Viele Kinder haben Angehörige verloren

Almas Naasan, eine Klassenlehrerin, die für Orange arbeitet, erzählt: „Die Kinder lieben es, wenn die Busse kommen. Viele Schüler kommen jeden Morgen auf uns zu gerannt.“ Einige seien bereits vor dem Erdbeben nicht zur Schule gegangen. Andere seien erst durch das Erdbeben betroffen worden. Der Unterricht im Bus sei derzeit besser als der in den verbliebenen Schulen, weil die Busse besser ausgestattet seien und sich die Schü­le­r*in­nen aus Angst vor einem weiteren Beben sicherer fühlten als in der Schule.

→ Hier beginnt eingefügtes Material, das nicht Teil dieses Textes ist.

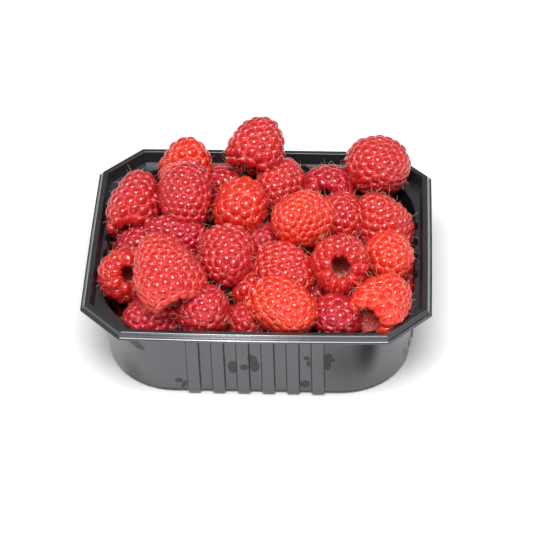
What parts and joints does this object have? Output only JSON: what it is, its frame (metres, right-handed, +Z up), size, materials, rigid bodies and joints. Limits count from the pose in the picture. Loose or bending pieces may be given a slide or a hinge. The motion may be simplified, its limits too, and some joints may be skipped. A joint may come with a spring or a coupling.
{
  "type": "punnet of fresh raspberries",
  "caption": "Open black plastic tray with a stepped eight-sided rim and ribbed tapered sides, filled and heaped with fresh raspberries.",
  "frame": {"origin": "under the middle of the tray, on the surface it stands on", "axes": "+X along the tray's long side, to the right seen from its front; -Y towards its front; +Z up"},
  "size_m": [0.1434, 0.121, 0.0679],
  "materials": {
    "black_plastic": "thermoformed black sheet, satin to glossy",
    "raspberry": null
  },
  "bodies": {
    "root": {"punnet": "black_plastic", "raspberry_heap": "raspberry"}
  },
  "joints": []
}
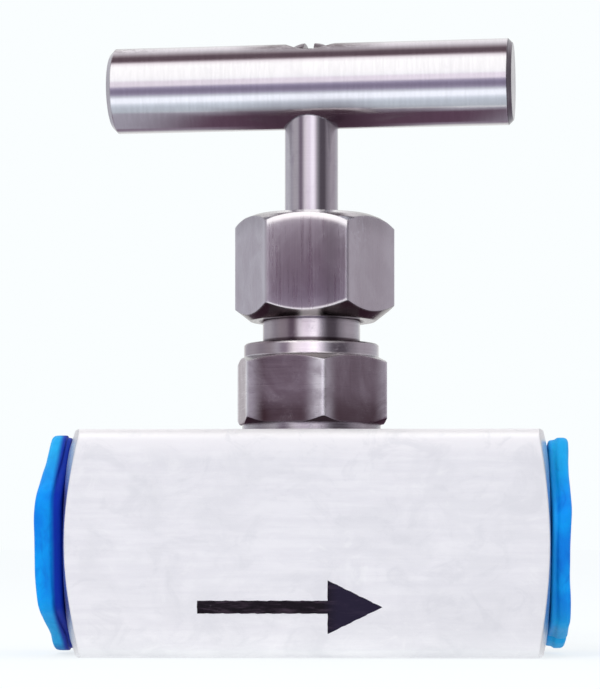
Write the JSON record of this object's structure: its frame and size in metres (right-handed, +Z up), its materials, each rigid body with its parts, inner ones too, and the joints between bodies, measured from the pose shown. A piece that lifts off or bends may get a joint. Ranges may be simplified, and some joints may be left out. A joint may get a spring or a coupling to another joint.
{
  "type": "needle valve",
  "caption": "Hand-operated needle valve: square bar-stock body, in-line female threaded ports with plastic plugs, hexagon bonnet and gland nut, rising stem with T-bar handle.",
  "frame": {"origin": "centre of the flat base of the body, straight below the point where the port axis crosses the stem axis", "axes": "+Z up along the stem, +X along the port axis in the direction of flow (outlet), the front face with the arrow faces -Y"},
  "size_m": [0.0774, 0.033, 0.0913],
  "materials": {
    "body_steel": "fine bead-blasted stainless steel, nearly white",
    "machined_steel": "turned and brushed stainless steel",
    "hardened_steel": "ground hardened stainless steel",
    "ball_steel": "polished bearing ball",
    "handle_steel": "bright drawn bar with fine turned marks",
    "screw_steel": "plain machine-screw steel",
    "copper": "soft annealed copper",
    "ptfe": "white moulded fluoropolymer packing",
    "blue_polyethylene": "blue moulded polyethylene, slightly waxy"
  },
  "bodies": {
    "valve": {"valve_body": "body_steel", "bonnet_gasket": "copper", "bonnet": "machined_steel", "packing_washer": "machined_steel", "packing_bottom_adapter": "ptfe", "packing_ring_1": "ptfe", "packing_ring_2": "ptfe", "packing_ring_3": "ptfe", "packing_ring_4": "ptfe", "packing_top_adapter": "ptfe", "gland_follower": "machined_steel", "gland_nut": "machined_steel"},
    "needle": {"needle_tip": "hardened_steel", "thrust_ball": "ball_steel"},
    "stem_and_handle": {"stem": "machined_steel", "tip_retaining_ring": "hardened_steel", "handle_bar": "handle_steel", "handle_screw": "screw_steel"},
    "left_cap": {"left_port_cap": "blue_polyethylene"},
    "right_cap": {"right_port_cap": "blue_polyethylene"}
  },
  "joints": [
    {"name": "needle_travel", "type": "slide", "parent": "valve", "child": "needle", "axis": [0, 0, 1], "range_m": [0, 0.0046]},
    {"name": "stem_turn", "type": "hinge", "parent": "needle", "child": "stem_and_handle", "pos_m": [0, 0, 0.0365], "axis": [0, 0, 1], "range_deg": [0, 1620]},
    {"name": "left_cap_pull", "type": "slide", "parent": "valve", "child": "left_cap", "axis": [-1, 0, 0], "range_m": [0, 0.06]},
    {"name": "right_cap_pull", "type": "slide", "parent": "valve", "child": "right_cap", "axis": [1, 0, 0], "range_m": [0, 0.06]}
  ],
  "couplings": [
    {"joint": "needle_travel", "follows": "stem_turn", "m_per_rad": 0.00015915}
  ]
}
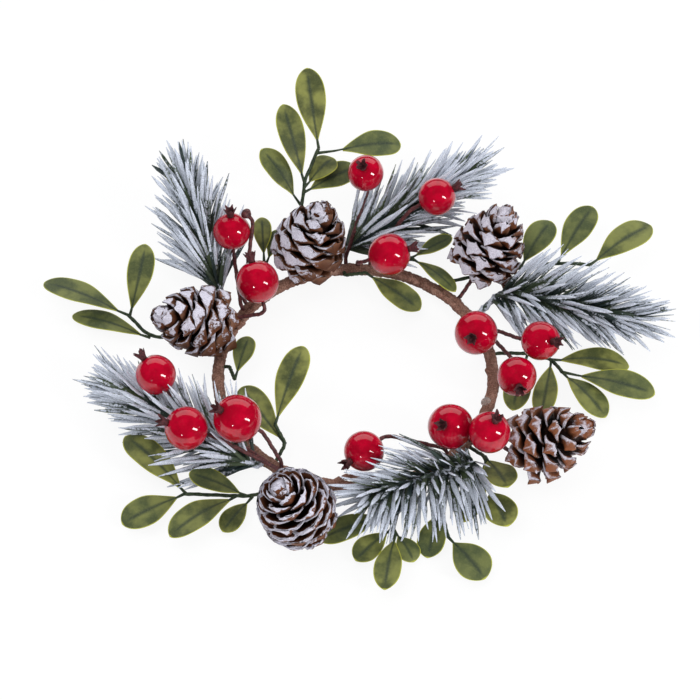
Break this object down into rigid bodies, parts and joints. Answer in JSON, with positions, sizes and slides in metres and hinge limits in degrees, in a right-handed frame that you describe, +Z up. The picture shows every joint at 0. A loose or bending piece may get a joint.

Bislang hätten mehr als 3.000 Kinder von der Hilfe profitiert, erzählt Mohammed Shehab, Projektmanager bei Orange, der taz. Den Kindern würden nicht nur Schultaschen und anderes Schulmaterial zur Verfügung gestellt, auch gebe es Angebote zur psychosozialen Unterstützung. So stehen etwa Bälle und Spiele zur Verfügung, um den psychischen Zustand der Kinder zu verbessern und ihnen zu helfen, ihre Ängste abzubauen.

Denn bevor die Kinder überhaupt lernen können, sollen sie psychisch stabilisiert werden. Viele sind nicht nur Zeuge davon geworden, wie ihre Unterkünfte oder Schulen zerstört wurden, sondern haben auch selbst Angehörige verloren. Nun sollen sie langsam in ihren Alltag zurückfinden, indem sie nachholen, was sie in den vergangenen Monaten versäumt haben.